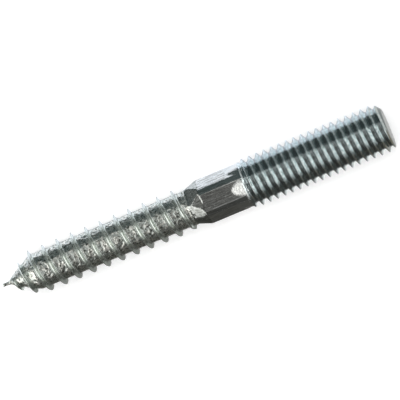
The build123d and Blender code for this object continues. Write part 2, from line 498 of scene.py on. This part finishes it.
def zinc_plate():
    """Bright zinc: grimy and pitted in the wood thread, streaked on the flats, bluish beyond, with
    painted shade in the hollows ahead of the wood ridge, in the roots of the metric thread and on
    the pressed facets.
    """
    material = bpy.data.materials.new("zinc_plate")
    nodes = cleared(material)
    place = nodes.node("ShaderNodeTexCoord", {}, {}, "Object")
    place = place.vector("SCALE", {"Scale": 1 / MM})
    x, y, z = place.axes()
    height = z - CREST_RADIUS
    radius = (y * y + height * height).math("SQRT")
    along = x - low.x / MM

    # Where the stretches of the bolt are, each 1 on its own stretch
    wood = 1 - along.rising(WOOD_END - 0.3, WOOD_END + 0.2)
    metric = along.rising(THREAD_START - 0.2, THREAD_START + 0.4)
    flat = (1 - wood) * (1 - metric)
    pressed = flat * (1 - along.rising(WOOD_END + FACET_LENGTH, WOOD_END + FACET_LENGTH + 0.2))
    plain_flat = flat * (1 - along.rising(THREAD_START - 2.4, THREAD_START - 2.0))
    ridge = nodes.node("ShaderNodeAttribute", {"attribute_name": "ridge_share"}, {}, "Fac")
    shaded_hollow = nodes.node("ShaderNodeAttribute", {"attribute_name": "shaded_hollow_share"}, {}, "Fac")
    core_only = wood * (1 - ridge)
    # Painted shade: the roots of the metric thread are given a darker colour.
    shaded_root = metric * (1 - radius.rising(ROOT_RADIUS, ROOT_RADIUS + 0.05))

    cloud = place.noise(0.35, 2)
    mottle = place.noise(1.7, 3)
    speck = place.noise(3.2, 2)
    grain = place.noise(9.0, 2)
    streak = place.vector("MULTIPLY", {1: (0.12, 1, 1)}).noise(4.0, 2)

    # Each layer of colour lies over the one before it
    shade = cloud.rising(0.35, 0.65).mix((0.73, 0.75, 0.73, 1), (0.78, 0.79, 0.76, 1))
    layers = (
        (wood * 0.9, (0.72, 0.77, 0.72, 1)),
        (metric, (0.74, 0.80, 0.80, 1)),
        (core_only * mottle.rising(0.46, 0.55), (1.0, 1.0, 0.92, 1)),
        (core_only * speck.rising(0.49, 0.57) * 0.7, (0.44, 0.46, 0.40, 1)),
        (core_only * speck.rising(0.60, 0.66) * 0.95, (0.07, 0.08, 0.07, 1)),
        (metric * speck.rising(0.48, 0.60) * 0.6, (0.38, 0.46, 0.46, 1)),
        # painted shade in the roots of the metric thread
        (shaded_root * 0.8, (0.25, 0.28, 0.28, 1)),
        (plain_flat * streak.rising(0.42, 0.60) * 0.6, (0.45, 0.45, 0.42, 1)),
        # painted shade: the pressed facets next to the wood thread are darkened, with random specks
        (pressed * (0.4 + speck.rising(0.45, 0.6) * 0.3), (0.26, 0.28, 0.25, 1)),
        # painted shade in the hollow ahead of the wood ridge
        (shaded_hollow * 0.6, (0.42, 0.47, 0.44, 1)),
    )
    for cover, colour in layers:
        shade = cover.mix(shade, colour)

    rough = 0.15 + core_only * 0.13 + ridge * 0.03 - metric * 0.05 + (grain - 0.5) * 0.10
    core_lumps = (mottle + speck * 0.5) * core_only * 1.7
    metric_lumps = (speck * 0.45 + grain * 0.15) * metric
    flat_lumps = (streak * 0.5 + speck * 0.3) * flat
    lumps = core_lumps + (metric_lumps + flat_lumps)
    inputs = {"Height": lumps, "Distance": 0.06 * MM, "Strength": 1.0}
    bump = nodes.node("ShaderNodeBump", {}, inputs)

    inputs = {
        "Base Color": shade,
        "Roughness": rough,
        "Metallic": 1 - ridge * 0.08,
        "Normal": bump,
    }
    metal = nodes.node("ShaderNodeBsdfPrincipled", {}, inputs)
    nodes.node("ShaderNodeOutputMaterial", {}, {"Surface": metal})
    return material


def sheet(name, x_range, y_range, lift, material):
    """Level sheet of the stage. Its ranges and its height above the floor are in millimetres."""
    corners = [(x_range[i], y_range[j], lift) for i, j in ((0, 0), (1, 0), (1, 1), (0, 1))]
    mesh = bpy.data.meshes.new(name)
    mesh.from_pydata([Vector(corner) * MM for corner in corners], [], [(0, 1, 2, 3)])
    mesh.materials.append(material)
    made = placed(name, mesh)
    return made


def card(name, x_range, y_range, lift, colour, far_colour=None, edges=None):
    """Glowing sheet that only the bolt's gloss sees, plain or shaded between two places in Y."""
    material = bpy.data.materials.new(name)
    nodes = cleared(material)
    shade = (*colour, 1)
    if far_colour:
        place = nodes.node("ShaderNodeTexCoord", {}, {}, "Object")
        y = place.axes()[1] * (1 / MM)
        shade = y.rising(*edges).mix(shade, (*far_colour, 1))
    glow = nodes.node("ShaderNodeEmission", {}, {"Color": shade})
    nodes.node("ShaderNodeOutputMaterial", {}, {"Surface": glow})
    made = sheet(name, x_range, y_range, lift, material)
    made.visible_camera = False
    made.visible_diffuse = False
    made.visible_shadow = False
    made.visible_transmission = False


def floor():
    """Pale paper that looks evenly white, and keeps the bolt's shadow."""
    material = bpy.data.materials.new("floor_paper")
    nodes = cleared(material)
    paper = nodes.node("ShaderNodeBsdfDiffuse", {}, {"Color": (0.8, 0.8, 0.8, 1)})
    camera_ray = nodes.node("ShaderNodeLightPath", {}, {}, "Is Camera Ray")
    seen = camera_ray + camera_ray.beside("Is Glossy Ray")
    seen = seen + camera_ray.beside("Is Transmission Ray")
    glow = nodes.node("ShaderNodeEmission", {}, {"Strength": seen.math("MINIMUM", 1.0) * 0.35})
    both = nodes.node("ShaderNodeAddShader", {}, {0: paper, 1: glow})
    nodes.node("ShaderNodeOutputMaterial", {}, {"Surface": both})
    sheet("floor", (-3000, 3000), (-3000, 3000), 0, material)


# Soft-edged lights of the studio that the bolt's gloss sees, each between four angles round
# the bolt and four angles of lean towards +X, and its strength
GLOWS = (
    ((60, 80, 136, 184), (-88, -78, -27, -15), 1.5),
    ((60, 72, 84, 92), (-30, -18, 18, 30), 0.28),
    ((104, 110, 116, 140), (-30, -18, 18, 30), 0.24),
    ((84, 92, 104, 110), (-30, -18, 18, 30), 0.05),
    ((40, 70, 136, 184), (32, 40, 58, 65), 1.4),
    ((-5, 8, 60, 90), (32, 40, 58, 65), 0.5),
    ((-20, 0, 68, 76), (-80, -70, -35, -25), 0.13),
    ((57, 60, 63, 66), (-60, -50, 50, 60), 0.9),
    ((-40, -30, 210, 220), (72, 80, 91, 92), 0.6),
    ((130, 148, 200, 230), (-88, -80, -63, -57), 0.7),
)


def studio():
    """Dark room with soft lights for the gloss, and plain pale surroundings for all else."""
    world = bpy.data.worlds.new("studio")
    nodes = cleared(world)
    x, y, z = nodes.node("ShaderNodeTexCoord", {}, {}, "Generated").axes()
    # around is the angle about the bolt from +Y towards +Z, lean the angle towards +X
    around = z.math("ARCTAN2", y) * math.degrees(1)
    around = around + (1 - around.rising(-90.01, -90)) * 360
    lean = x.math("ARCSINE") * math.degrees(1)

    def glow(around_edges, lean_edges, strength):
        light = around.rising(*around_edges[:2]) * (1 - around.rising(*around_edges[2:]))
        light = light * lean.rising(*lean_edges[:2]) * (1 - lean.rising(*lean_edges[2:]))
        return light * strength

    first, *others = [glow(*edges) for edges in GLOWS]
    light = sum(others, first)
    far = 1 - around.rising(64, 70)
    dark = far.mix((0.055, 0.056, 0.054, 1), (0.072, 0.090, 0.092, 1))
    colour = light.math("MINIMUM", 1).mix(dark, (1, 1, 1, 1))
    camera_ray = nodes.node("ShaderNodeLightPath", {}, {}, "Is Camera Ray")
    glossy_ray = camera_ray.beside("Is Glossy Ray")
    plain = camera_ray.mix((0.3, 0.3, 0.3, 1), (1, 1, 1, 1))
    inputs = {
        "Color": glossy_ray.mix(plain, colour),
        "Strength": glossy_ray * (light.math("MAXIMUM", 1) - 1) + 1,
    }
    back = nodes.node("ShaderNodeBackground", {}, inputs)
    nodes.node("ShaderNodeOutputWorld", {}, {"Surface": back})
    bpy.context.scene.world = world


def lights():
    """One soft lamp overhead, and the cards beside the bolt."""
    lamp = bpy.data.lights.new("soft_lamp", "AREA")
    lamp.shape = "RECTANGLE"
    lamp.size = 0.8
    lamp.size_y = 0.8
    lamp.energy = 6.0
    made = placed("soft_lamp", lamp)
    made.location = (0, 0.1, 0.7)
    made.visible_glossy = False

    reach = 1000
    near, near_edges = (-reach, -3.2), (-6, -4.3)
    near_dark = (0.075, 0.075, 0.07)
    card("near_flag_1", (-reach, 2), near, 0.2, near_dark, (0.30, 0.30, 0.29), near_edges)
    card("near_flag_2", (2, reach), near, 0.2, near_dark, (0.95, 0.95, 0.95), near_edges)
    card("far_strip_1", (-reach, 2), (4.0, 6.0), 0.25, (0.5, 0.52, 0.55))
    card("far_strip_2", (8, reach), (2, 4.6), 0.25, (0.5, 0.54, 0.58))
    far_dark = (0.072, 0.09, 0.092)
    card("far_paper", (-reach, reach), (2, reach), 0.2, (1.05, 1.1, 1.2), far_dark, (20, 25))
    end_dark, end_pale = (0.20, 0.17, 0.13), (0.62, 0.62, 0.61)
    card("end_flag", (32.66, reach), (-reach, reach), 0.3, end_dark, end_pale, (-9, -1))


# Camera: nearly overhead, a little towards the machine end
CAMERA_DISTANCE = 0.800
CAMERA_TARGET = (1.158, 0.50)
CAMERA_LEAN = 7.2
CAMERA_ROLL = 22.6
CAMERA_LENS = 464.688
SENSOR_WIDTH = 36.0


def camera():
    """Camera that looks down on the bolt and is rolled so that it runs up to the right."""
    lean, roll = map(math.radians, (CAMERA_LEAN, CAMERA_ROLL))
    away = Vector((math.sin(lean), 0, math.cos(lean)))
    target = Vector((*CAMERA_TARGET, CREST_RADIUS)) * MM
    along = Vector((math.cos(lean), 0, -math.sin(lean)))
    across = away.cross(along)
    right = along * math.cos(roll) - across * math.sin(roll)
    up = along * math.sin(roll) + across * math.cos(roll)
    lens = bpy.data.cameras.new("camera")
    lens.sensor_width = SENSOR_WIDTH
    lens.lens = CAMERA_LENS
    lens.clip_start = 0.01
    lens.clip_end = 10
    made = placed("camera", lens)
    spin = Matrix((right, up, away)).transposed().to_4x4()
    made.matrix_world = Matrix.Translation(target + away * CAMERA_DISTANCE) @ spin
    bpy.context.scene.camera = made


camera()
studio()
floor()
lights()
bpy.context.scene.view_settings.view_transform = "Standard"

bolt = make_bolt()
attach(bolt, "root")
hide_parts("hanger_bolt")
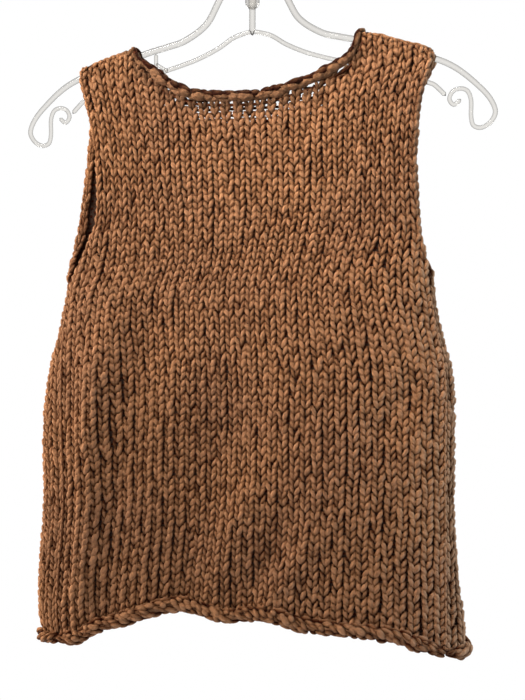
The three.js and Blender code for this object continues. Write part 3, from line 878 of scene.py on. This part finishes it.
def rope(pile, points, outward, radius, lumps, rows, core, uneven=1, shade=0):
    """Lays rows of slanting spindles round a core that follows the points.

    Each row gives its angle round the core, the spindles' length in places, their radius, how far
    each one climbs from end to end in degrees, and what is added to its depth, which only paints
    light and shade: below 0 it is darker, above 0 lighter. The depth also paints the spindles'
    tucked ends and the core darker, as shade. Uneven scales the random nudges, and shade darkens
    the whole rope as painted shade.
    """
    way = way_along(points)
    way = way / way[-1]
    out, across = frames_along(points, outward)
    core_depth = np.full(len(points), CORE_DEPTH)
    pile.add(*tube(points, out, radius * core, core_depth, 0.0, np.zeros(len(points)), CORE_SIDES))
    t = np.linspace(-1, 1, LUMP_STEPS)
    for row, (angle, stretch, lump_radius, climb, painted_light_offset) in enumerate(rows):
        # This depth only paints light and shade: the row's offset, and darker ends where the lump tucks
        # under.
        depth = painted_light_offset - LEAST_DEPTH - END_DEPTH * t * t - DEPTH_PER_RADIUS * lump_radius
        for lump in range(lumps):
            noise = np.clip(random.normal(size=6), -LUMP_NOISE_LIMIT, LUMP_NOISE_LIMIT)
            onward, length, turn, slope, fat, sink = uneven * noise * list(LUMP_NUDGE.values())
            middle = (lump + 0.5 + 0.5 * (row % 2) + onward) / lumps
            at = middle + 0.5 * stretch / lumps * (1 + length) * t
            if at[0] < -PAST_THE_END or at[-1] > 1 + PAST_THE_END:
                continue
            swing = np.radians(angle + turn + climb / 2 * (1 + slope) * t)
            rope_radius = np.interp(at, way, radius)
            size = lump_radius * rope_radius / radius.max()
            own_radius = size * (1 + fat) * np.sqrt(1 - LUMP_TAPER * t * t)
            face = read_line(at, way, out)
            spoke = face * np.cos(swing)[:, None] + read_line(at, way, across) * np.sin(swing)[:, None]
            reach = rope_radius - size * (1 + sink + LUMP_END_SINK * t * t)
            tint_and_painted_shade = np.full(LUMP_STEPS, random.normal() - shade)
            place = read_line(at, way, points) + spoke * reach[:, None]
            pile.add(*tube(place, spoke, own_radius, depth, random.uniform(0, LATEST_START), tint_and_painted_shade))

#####

**Stated problem:** Extract all lines from the data in which "continues" is found.

**Exercise result:**
The build123d and Blender code for this object continues. Write part 2, from line 498 of scene.py on. This part finishes it.
The three.js and Blender code for this object continues. Write part 3, from line 878 of scene.py on. This part finishes it.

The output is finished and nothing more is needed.